The effects of microstructure and growth rate on microhardness, tensile strength, and electrical resistivity for directionally solidified Al–Ni–Fe alloys

Abstract

Directional solidification of eutectic alloys attracts considerable attention because of microhardness, tensile strength, and electrical resistivity influenced by eutectic structures. In this research, we examined processing of Al–Ni–Fe (Al–6.5wt.%Ni–1.5wt.%Fe) eutectic by directional solidification. The alloy was prepared by vacuum furnace and directionally solidified in Bridgman-type equipment. During the directional solidification process, the growth rates utilized varied from 8.25 μm/s to 164.80 μm/s.

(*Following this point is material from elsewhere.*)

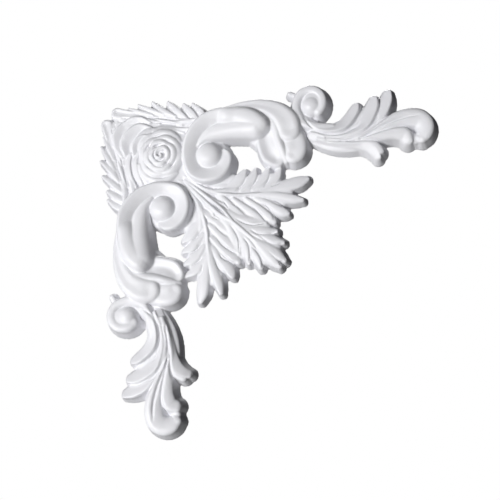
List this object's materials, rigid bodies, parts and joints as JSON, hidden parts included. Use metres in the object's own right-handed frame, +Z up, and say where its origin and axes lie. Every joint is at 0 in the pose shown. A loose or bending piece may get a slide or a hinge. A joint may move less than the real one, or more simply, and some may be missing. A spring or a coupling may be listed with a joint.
{
  "type": "corner moulding",
  "caption": "Cast relief ornament for the corner of a panel, ceiling or frame: a rose, scrolls and leafy tails along two legs, with a flat back for gluing",
  "frame": {"origin": "on the flat back, behind the middle of the rose in the corner", "axes": "+X along the right-hand leg, +Z up with the other leg running down along -Z, and +Y into the wall that the flat back is glued to"},
  "size_m": [0.3, 0.024, 0.3],
  "materials": {
    "primed_white": "cast white resin foam with a smooth satin primer"
  },
  "bodies": {
    "root": {"corner_moulding": "primed_white"}
  },
  "joints": []
}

The Al–Ni–Fe system showed a eutectic transformation, which resulted in the matrix Al, rod Al3Ni, and plates Al9NiFe phases. The eutectic spacing between (λAl3Ni−λAl3Ni,λAl9NiFe−λAl9NiFe)was measured. Additionally, the microhardness, tensile strength, and electrical resistivity of the alloy were determined using directionally solidified samples. The effects of growth rates on microhardness, tensile strength, and electrical resistivity for directionally solidified Al–Ni–Fe eutectic alloy were investigated, and the relationships between them were experimentally obtained. It was found that the microhardness, tensile strength, and electrical resistivity were affected by both eutectic spacing and the solidification parameter.